Reflective classroom perspective + practical ways forward
In recent classroom visits and conversations with teachers I mentor, a pattern keeps emerging. Students in secondary classes are handing in homework that looks complete and correct. Yet when teachers try to discuss that homework in class the next day, many students struggle to explain what they actually understand.
At first glance, it seems like homework is working; notebooks look good, and assignments are done on time. But the deeper question is: Are students really learning?
Many students now admit that homework, which once took an hour, can be finished in minutes using AI tools on their phones. This pressure to “get work done fast” is creating a new classroom reality. Teachers are unsure how to respond. Parents are relieved homework is done, but can’t tell whether real learning is happening.

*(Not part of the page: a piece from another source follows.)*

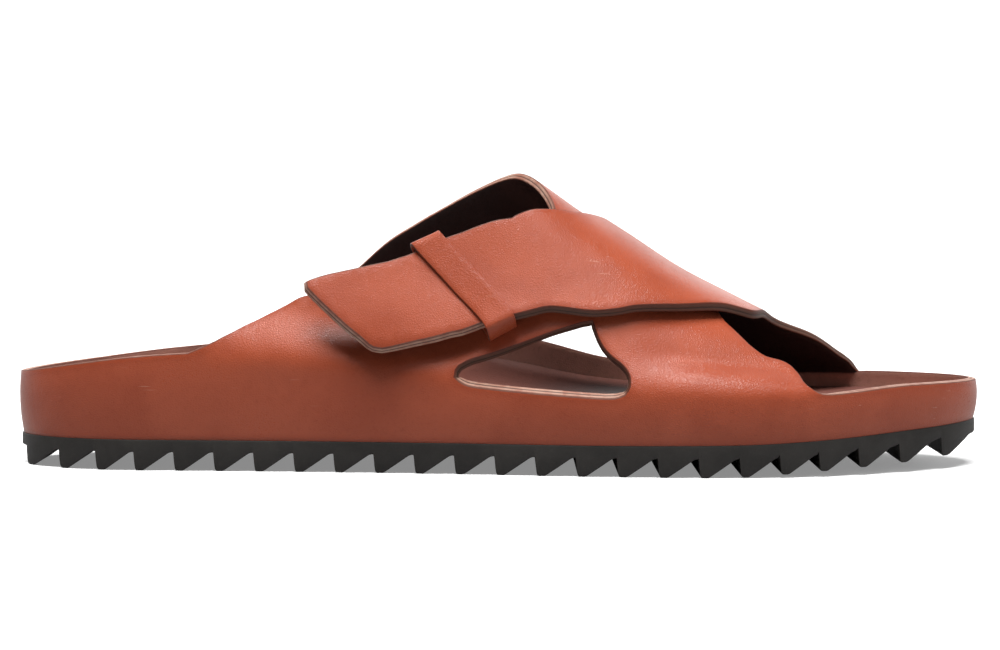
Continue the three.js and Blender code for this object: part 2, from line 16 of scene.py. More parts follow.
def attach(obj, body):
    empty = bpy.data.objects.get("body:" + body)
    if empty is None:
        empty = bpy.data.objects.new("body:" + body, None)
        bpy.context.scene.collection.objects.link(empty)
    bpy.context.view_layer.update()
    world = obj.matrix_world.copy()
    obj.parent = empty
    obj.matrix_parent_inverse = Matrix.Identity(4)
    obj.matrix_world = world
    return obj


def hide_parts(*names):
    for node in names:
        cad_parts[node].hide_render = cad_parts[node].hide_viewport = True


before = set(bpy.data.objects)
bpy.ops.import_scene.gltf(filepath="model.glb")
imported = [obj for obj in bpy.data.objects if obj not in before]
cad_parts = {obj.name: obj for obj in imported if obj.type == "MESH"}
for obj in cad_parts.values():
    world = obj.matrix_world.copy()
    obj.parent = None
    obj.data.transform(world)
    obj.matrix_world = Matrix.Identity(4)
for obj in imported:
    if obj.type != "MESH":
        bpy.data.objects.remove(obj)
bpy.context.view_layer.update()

This situation has made me reflect deeply:
➡ If homework is getting completed but understanding is not growing, does traditional homework still serve its purpose in today’s secondary classrooms?
Why This Matters
The world of learning is changing rapidly. Students are not learning for last semester’s test, they are learning for a future job landscape that doesn’t even exist yet. And technology, especially AI, is not going away.
Research shows that homework helps students learn not just when it is completed, but also when it is designed to make students think and understand concepts. A large study on homework strategies found that, even though schools give more homework, sometimes resulting in better overall results, the time an individual student spends on homework does not always improve their performance. This means homework works best when tasks match students’ learning needs and encourage real understanding, rather than simply giving more work to complete, especially now that AI tools can easily generate answers without real learning. frontiers
So the question we must really ask is not whether students should complete homework, but whether homework is helping them think and understand.
Students: From Completion to Understanding
Many secondary students today are efficient with technology.
They can:
- find answers quickly online
- use AI tools to generate text
- copy and paste with minimal thought
But these shortcuts do not always build:
- critical thinking
- deeper understanding
- ability to explain ideas in one’s own words
Research on deep learning strategies shows that activities such as explaining ideas to others, reflective questioning, and application in new contexts improve learning far more than rote rewriting. Dunlosky et al. (2013)
Teachers: Balancing Tradition and Change
I’ve heard many teachers say:
Homework always mattered, but now it feels like we are just grading copied work.
This frustration makes sense. Teachers want students to learn, not to finish tasks. But teachers are also reflecting on what good homework should look like:
Research-informed homework practices that work:
- Short, reflective tasks asking students to write what they thought about a question rather than how they completed it. Hattie, 2009
- Application tasks connecting classroom learning to real-life problems.
- Classroom dialogue about homework using homework as a starting point for discussion, not just a graded deliverable.
- Student choice gives students options for how they show understanding.
These practices help homework become a bridge to thinking rather than a checkpoint of completion.
Parents: What Real Learning Looks Like
Parents often feel relieved when homework is done. But that relief can mask something deeper: Is understanding happening at home?
Parents who engage in small conversations, like asking, What did you think about this assignment? Instead of Did you finish your homework? help students shift toward meaningful learning.
Research on family engagement in learning confirms this: small parent-student discussions about thinking and reasoning improve understanding and memory. Journal of Educational Psychology
So, What Needs to Change?
Based on classroom practice, mentorship conversations, and research evidence, I’ve found a few promising approaches:
1) Rethink Homework Purpose
Homework should help students think, not just complete.
2) Focus on Reflection and Reasoning
Tasks like ‘Explain why…’ or ‘What would happen if…?’ encourage deeper thinking than copying answers.
3) Integrate Classroom Discussion
Use homework as a starting point for dialogue, not as a late-night chore.
4) Teach AI as a Tool, not a Shortcut
Instead of banning AI, help students use it responsibly for brainstorming, summarising, or explaining ideas, while still practising critical thinking.
A Hopeful Conclusion
The world of learning is changing. Homework, as we’ve known it for decades, may no longer fit the classroom reality of 2026 and beyond, but that doesn’t mean learning is broken.
It means we have an opportunity to redefine homework so it:
- supports understanding,
- connects school and home thinking,
- embraces technology responsibly,
- and prepares students for future challenges.
Perhaps the real question today is not’Does homework still make sense?’ but ‘How can homework help students think deeper and prepare for a world where technology and understanding must go hand in hand?’
This version of homework, which is reflective, thoughtful, and discussion-based, feels like the kind of learning future classrooms need.